Sobre a inexistência de rede de esgotos em São Filipe, uma reivindicação antiga do final da década de 50 do século passado, Rosário indicou que há coisas que nem vale a pena falar por ser elementar.

“A minha geração nasceu e cresceu ouvindo falar de rede de esgotos para a cidade”, referiu, sublinhando que ela ainda não existe por falta do sentido de responsabilidade, compromisso e continuidade.

“Uma coisa que existia entre os diversos administradores da ilha foi o sentido de compromisso e de continuidade. Entre o calcetamento da parte baixa da então vila de São Filipe (1870) até se chegar ao calcetamento de Cruz dos Passos, Aguadinha e estrada para o aeródromo há um hiato de perto de 100 anos”, advogou Fausto Rosário, explicando que isso aconteceu porque os vários administradores que foram passando, nenhum deles destruiu para consertar, mas deram continuidade à obra feita.

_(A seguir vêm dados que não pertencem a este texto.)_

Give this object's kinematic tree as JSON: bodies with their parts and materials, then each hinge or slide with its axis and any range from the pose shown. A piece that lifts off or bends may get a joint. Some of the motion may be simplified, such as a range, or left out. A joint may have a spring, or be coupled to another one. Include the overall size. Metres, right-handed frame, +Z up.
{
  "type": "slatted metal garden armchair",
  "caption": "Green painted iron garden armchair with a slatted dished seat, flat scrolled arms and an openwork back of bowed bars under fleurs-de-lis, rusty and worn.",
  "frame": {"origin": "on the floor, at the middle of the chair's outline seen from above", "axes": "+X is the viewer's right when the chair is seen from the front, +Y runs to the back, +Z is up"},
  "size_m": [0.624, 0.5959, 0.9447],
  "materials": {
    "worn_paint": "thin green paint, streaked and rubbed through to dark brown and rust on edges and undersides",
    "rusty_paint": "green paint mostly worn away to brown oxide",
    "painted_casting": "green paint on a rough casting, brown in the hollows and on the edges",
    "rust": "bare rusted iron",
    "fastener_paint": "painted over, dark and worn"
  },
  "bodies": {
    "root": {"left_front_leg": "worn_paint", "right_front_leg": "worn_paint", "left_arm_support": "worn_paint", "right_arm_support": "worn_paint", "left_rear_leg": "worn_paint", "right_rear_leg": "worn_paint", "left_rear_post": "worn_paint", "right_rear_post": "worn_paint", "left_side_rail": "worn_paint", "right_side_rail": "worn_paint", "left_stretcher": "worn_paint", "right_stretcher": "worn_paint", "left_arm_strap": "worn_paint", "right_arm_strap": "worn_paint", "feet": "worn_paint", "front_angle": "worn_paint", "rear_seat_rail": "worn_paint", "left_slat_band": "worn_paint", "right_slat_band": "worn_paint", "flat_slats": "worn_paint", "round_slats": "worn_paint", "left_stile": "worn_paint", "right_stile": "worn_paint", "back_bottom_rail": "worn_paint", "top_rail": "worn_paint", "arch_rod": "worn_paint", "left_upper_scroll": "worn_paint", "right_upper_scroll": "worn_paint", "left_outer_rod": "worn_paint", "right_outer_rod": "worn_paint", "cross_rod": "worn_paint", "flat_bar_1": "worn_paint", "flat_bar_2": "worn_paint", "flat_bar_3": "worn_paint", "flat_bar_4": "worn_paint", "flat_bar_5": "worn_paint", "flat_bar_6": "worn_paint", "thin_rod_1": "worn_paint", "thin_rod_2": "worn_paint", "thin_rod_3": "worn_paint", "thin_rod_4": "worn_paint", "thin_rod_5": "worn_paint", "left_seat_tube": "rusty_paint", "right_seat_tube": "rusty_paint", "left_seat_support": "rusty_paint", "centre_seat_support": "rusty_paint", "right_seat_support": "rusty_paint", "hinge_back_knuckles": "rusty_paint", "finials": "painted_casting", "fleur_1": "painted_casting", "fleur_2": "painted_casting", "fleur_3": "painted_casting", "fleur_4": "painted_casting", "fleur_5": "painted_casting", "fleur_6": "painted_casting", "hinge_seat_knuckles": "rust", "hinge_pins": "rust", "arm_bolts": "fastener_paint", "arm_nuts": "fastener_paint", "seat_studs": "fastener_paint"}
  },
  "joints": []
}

Para Rosário, os autarcas não podem pensar e agir, pelo facto, de terem sido eleitos, estava tudo errado e agora vai se fazer tudo certo.

“Há esta cultura, infelizmente, e no dia em que passamos a ter o sentimento de compromisso, responsabilidade e preservando o que de bom se fez e concertando o que não se fez bem, não duvido que haverá um salto qualitativo e esta questão da rede de esgoto será resolvida”, sustentou.

 

Falta do sentimento de compromisso

A falta do sentimento de compromisso, responsabilidade e continuidade é sentida em outros sectores, nomeadamente da cultura. São Filipe não pode continuar a ter uma cultura que se referencie apenas por efemérides, defende do Rosário.

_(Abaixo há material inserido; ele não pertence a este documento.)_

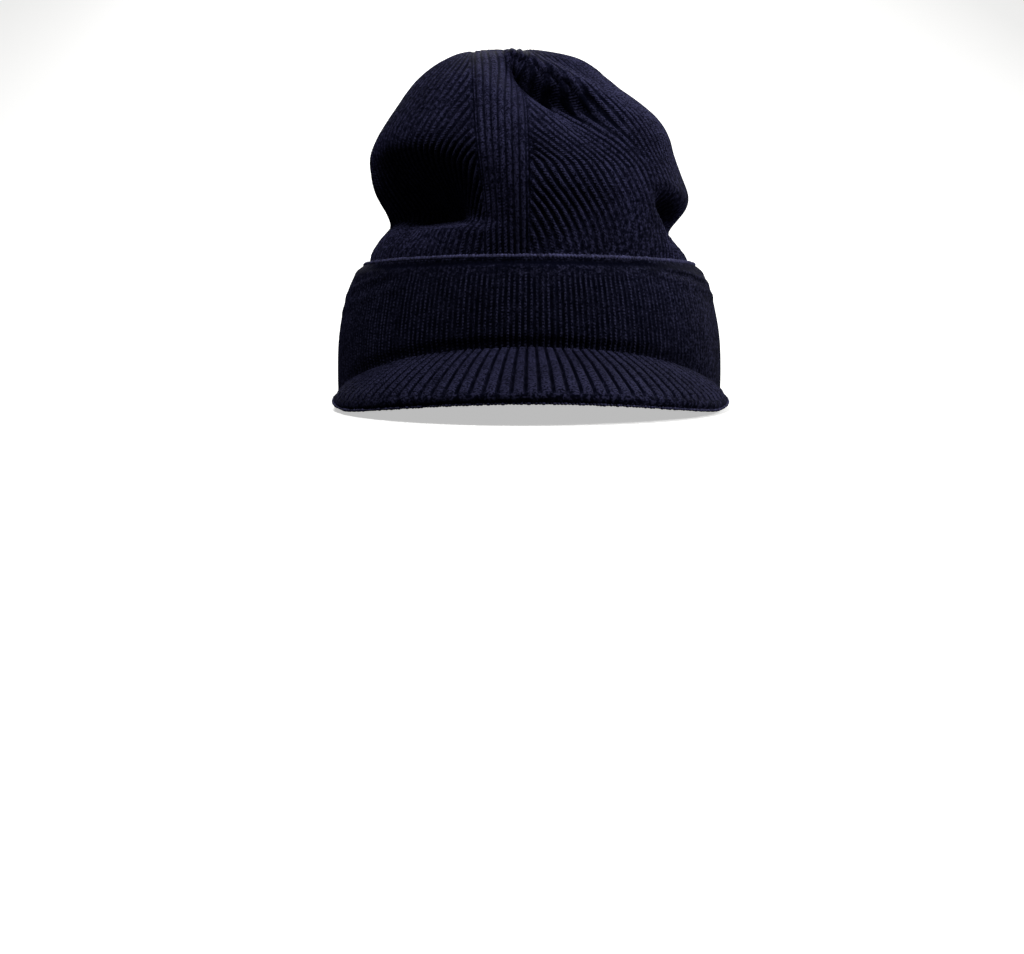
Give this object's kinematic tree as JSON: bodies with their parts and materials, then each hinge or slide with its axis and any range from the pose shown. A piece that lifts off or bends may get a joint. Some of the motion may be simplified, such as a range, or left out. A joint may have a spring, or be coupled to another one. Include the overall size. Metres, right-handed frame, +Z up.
{
  "type": "visor beanie",
  "caption": "Rib-knit beanie with a turned-up cuff, a hemmed cuff edge and a short arched visor sewn to the front fold.",
  "frame": {"origin": "middle of the hat's bounding box, on the surface that it stands on", "axes": "+Z up, the visor points along -Y, +X to the right when the visor faces the viewer"},
  "size_m": [0.185, 0.2682, 0.166],
  "materials": {
    "crown_knit": "matt navy rib knit with fine chunky wales",
    "cuff_knit": "matt navy rib knit, turned up, with a hemmed edge",
    "visor_knit": "matt navy rib knit stretched over a stiff core, ribs fanning forwards"
  },
  "bodies": {
    "root": {"crown": "crown_knit", "cuff": "cuff_knit", "visor": "visor_knit"}
  },
  "joints": []
}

“A cultura não pode ser apenas a festa de São Filipe em que de repente descobrimos que somos o maior de Cabo Verde para no dia 03 de Maio voltarmos a ser ninguém de Cabo Verde”, disse Fausto Rosário, acrescentando que “a cultura não pode ser apenas uma referência por ocasião do aniversário da Cidade, pelas festas de São João ou São Pedro ou quando um filho do Fogo se lembra que aqui nasceu e decide apresentar um livro ou outra obra qualquer”.